The Lord has witnessed all your pain,
Counting your tears, His heart does drain,
Seeing your efforts, for friendship or love, in vain.
Now, how do you correctly continue to maintain ‘unity’?
For as a Catholic, you know the Lord is all about the Trinity.
Consider a parable below,
Of a brave man who addressed a lion, long ago:
“Oh Lion, I come with a proposal to Thee,
Let us live in harmony,
From today, let the distance between us cease,
Daily I’ll bring you water and food,
All I want is for you to crossover to our side and to me, be good,
Be understanding towards me, as I seek to understand you,
Let this divide end and let our friendship be true.”
The Lion roared at the brave man and snarled,
“If you want to give me water and food, that’s fine,
But if in exchange you seek to bridge the gap, please keep in mind,
By nature, I am that creature, who has my own mind,
My ways or thoughts do not yield to your kind,
What I am, I will always be,
O man, intelligent being, maintaining a line between us, has always been the key,
However good your proposal is, it’s not in my nature, I must disagree!”
The man went away realizing his joy would only be found,
If he held certain principles sound,
Ambitious, holy and good were his desires, no doubt…
But that was not nature’s way about!
No matter how gentle and giving you are in your interactions with this glorious creature, it remains steadfast in its nature. The lion, regal and self-confident, expects creatures to revolve around its own rule and desires, showing little interest in understanding or accommodating others.
In our lives, we may encounter constant painful awkward isolation with that one standoffish person we are tied down to, whether in a marriage, family or under a superior. When time and again we have offered a heart of goodness and efforts to them but they refused the mutual crossover to happen (within our reasonable expectations), we then need to realize, God is redirecting us. He is sharpening our mind in acknowledging that some people are better to be understood, much like the lion (in the parable above). If we adopt this new fixed mindset, it can resolve a significant part of our problem.
Proverbs 14:15: “The simple believe anything, but the prudent give thought to their steps.”
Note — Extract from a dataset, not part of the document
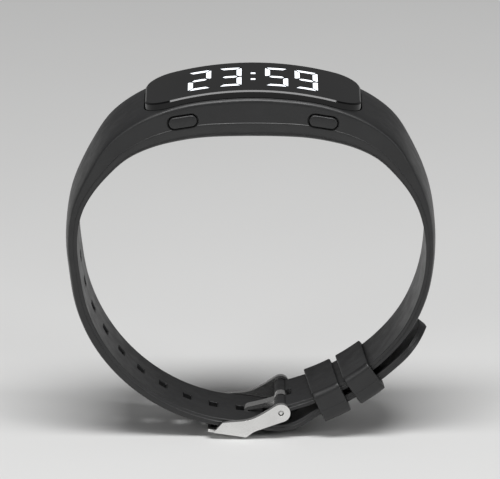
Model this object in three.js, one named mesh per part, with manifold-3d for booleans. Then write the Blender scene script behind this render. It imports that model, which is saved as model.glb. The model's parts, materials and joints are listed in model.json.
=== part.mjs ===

The second key is to understand that while God wants us to be faithful in this relationship, it should be as He desires us to relate to the individual and not how the individual or we, expect to relate to them! We are not expected to try so hard, even if they are family, so as to unknowingly crossover and slip into idolizing them.
Galatians 1:10: “Am I now seeking human approval, or God’s approval? Or am I trying to please people? If I were still pleasing people, I would not be a servant of Christ.”
Regardless of how strongly our heart may feel the need to fix this relationship and win their friendship or approval for the sake of Christian love, deeper Christian love demands that instead of once again spending time trying to win them over, we should pray for God to win their hearts over completely to Him and guide them toward what is best for their souls.
God would rather we stop putting in extra material and verbal efforts in trying our level best to win them over (after so many failed attempts), for what is worse is that He does not wish us to finally get exhausted, bitter and then decide to disappear on them. In this way we will succumb to the sin of breaking up or harboring unforgiveness.
It is wiser to ensure the window of cordial communication is open, respecting the Lion’s principle, which is to maintain a wider ‘breathable distance’ for them or their sake. We should acknowledge that the other may not be coming over to our side anytime soon or ever, and that is their choice, which we are expected to respect. But in finally having this mindset, we will then be empowered to deal and communicate with them on these terms, without putting undue pressure on ourselves to be ‘good Christians.’ Instead, we can strive to be peaceable individuals and release ourselves from some of the stress that we bore in the past.
Romans 12:18: “If it is possible, so far as it depends on you, live peaceably with all.”
In the words of a wise man: In the end, strive to maintain peace and keep from sinning!